Martin, Don't let them squash your love of adventure or your dreams.
A couple things will go on here, One, "they get to flex a bit" every-time a newbie hops on the site, it gives a sense of power to have knowledge and experiance when they respond. They dont mean any harm and will teach you a great deal if you listen, in fact 5 or 6 years ago when I started much the same way you and many start out, As we reach out for help and comment we make the "cardinal sin" mistake, of offer them what we hope to do. We tell them our dream, our "PLAN"
Here is what they taught me is short order, "And I'm still using it now"
1) Do not leave the dock yet.
learn your boat and its systems. Not just how to use the systems, but what makes them tick. Learn how to repair them. You need to know every thru-Hull's condition. If you can stop encroachment of water. You need to inspect every valve on your boat, Water Fuel, gas, propane, water separator and make sure that the all wok smoothly if not replace or rebuild it.
2) They are somethings that we are not qualified to inspect. ie, Rigging instruments. engine and the like. Don,t be fooled. it could cost you your life.

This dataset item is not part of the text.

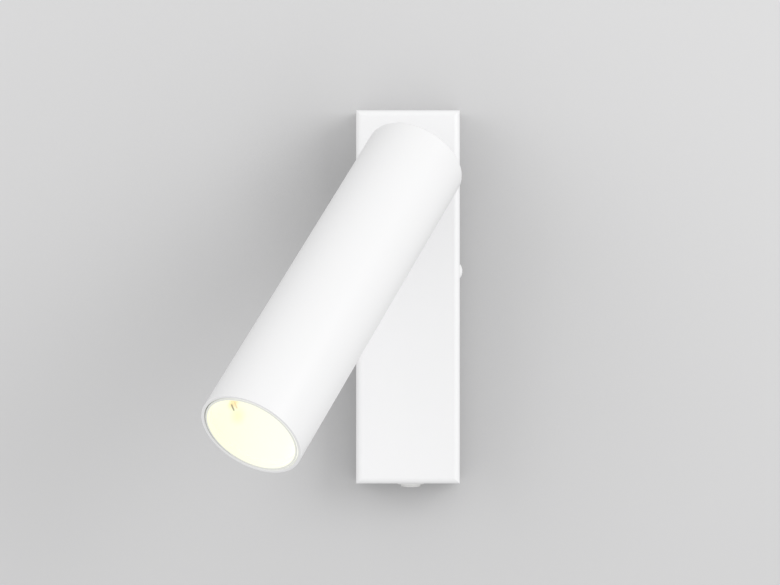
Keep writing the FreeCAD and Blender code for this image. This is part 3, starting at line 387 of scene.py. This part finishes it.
def painted_glow_bowl(name):
    """The reflector bowl with a painted glow for the lamp's light and a small painted reflection
    of the emitter's edge.
    """
    f = Finish(name)
    ripple = f.noise(240.0)
    # Painted glow, yellower to the left of the mouth and whiter to the right, with a faint ripple
    warm = f.mix(f.step(f.part("X"), *MOUTH_SPAN), (1.0, 1.0, 0.66), (1.0, 1.0, 0.82))
    glow = f.mix(ripple * 0.15, warm, (1.0, 1.0, 0.76))
    # Painted glow round the emitter's image: an orange halo above it and a yellow-green one below
    upper = f.within(f.reach(UPPER_GLOW), 0.8 * MM, 4.4 * MM)
    glow = f.mix(upper * 0.85, glow, (1.0, 0.74, 0.28))
    lower = f.within(f.reach(LOWER_GLOW), 0.4 * MM, 5.6 * MM)
    glow = f.mix(lower * 0.60, glow, (0.88, 1.0, 0.42))
    # Painted reflection of the emitter's edge: a dark stroke with a brown one beside it
    run = abs(f.along(STROKE_RUN, STROKE_MIDDLE))
    painted_reflection = f.within(f.from_axis(STROKE_RUN, STROKE_MIDDLE), *STROKE_WIDTH)
    painted_reflection = painted_reflection * f.within(run, *STROKE_LENGTH)
    glow = f.mix(painted_reflection * 0.92, glow, (0.12, 0.09, 0.03))
    beside = f.within(f.from_axis(STROKE_RUN, BESIDE_STROKE), *STROKE_WIDTH)
    beside = beside * f.within(run, *BESIDE_LENGTH)
    glow = f.mix(beside * 0.65, glow, (0.70, 0.40, 0.14))
    return f.close(f.surface(
        Base_Color=f.mix(ripple, (0.05, 0.05, 0.045), (0.07, 0.07, 0.065)),
        Roughness=0.3 + ripple * 0.1,
        Emission_Color=glow,
        Emission_Strength=1.02,
    ))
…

3) Now how to sail by your self. Like the mention of the autopilot, you can not endure 2 or 3 days with something other than you driving the boat. What 4) what if's. This is the most important question that a sailor ask of him self. What if I lose my mast? What if I lose my engine? What if I start taking on water in a water intake to the engine? What if the Head over flows a floods the cabin? What if I have a lighten strike and loose all GPS, ST4000, auto pilot, VHF, and all you are left with is the cockpit compass? What if my sailing partner falls out of the boat and I never can find him?
5) how do you call for help? Distress, Safety and Urgency Calls.
Now, I, like you and many others have spent a long time reading and researching all this information, however knowledge is not wisdom, Wisdom comes from practical application. That comes from doing.
that's what they taught me here. So here is what my plan turned after they spent time answering my questions and helping me figure out my new 34 year boat.
1 year plan: Move to the coast Buy a boat big enough to cruise in but small enough to single-hand
5 Year Plan: Learn all the systems on the boat and learn to sail "This boat" single-handed. Do some chartering in other boats and start doing over night trips.
10 year plan: find a way to bug out of corporate America and still have enough income to cruise with me and my wife. This for us will work out to $1,600 to $2,000 a month for us. That number will be different to everybody.
Keep it up and untie the lines. Take the na-sayer's with a grain of salt. Most of them don't sail anymore but do spend a great amount of time stopping leaks and getting the bird poop off the decks of their dreams.